There are times in our own lives when we, too, find ourselves in similar valleys of despair. We might intellectually grasp that a greater good could eventually emerge from our suffering, that healing or growth might lie on the other side. Yet, in the throes of our present struggle, all we can truly perceive and feel is the overwhelming, pervasive pain. The future, with its potential for solace or resolution, seems remote and intangible. During these deeply challenging times, we desperately need a comforting presence, someone to hold us, to simply be with us in our vulnerability. We need Mary to intercede for us, to pick us up from the dust of our despair and embrace us with her compassionate love, just as she embraced her suffering Son.
Place your hand gently over your heart, feeling the steady rhythm of your own life. Close your eyes and allow your spirit to connect with hers, a mother who understands the deepest agonies of the human heart.
Hail Mary…
Seventh Sorrow: The Burial of Jesus, with Mary’s tears and loneliness
Now in the place where he had been crucified there was a garden, and in the garden a new tomb, in which no one had yet been buried. So they laid Jesus there because of the Jewish preparation day; for the tomb was close by. (John 19:41)
Consider the profound loneliness and desolation Mary must have felt as Jesus' body was laid in the tomb. She had walked with Him, nurtured Him, and witnessed His mission. Now, the physical presence of her beloved Son was gone, hidden behind a stone. This sorrow is one of ultimate separation, of a love so deep experiencing its most painful emptiness.

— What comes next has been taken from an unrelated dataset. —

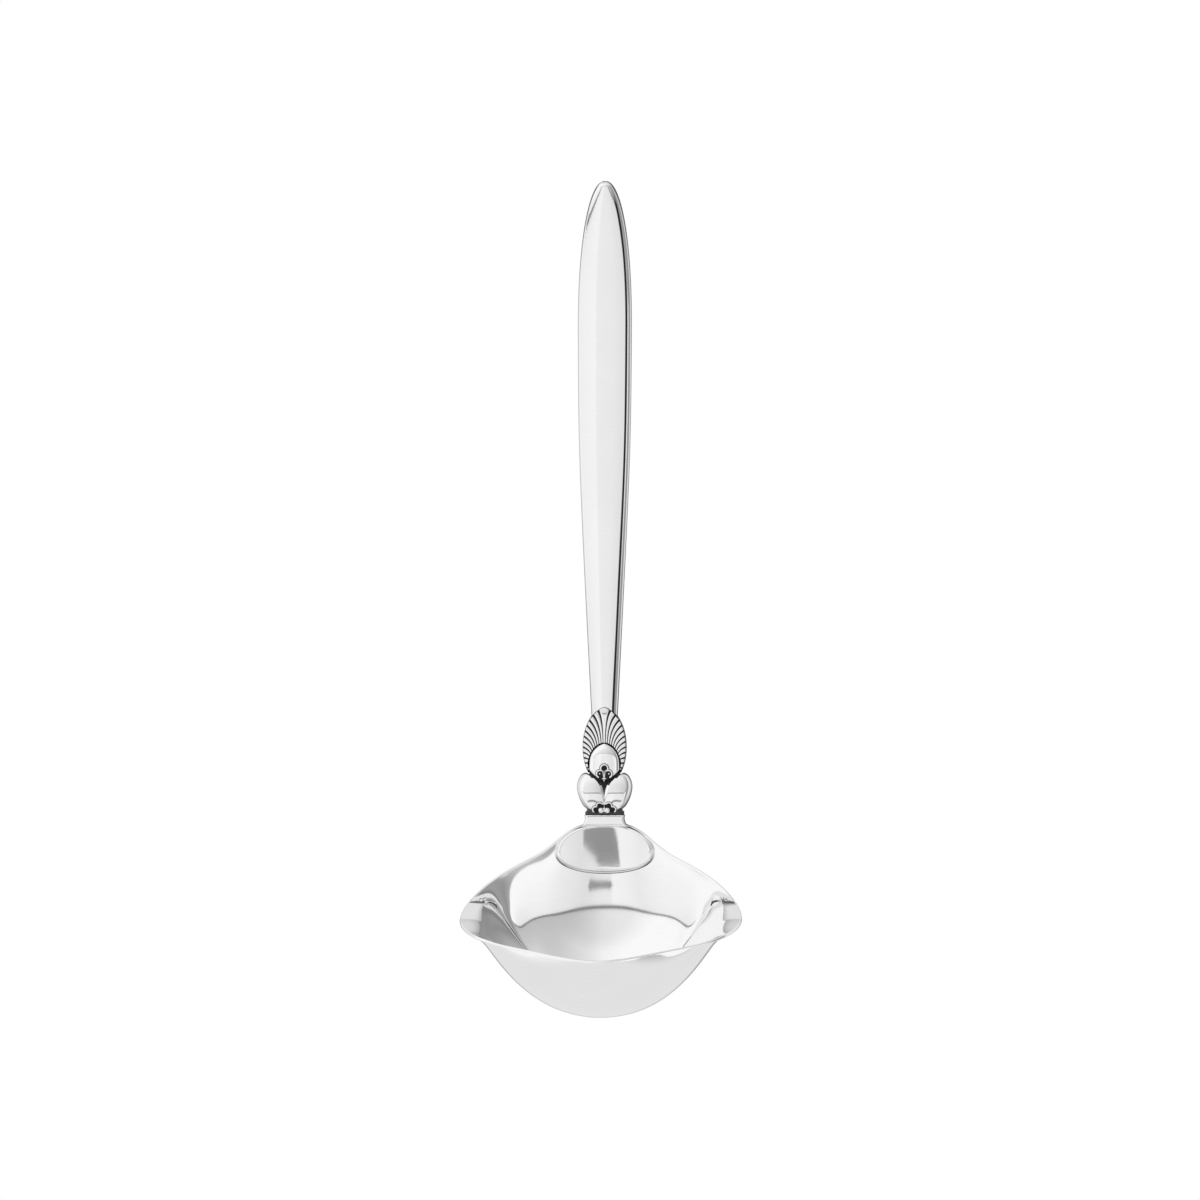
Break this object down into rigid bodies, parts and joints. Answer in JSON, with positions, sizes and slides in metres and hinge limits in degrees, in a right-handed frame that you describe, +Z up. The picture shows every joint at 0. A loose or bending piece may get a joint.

Reflect on moments in your own life when you have experienced a profound sense of loss, separation, or loneliness. Perhaps it was the departure of a loved one, the end of a cherished dream, or a period of isolation where you felt truly alone. How did that loneliness settle in your spirit? What void did it leave behind?
Place your hand on your heart and ask Mary to intercede for you. Ask her to help you bear the weight of loneliness and separation in your own life, to find comfort in her enduring love, and to trust that even in the deepest moments of darkness, God's light and promise of reunion will ultimately prevail.
Hail Mary …
Let Us Pray: Let intercession be made for us, O Lord, now and at the Hour of our death, before the throne of Your mercy, by the Blessed Virgin Mary, Your Mother, whose most holy soul was pierced by a sword of sorrow. May our own sorrows be met with compassion, strength, and power of your Resurrection. Through You, with You and in You, with the Father and the Holy Spirit, world without end. Amen.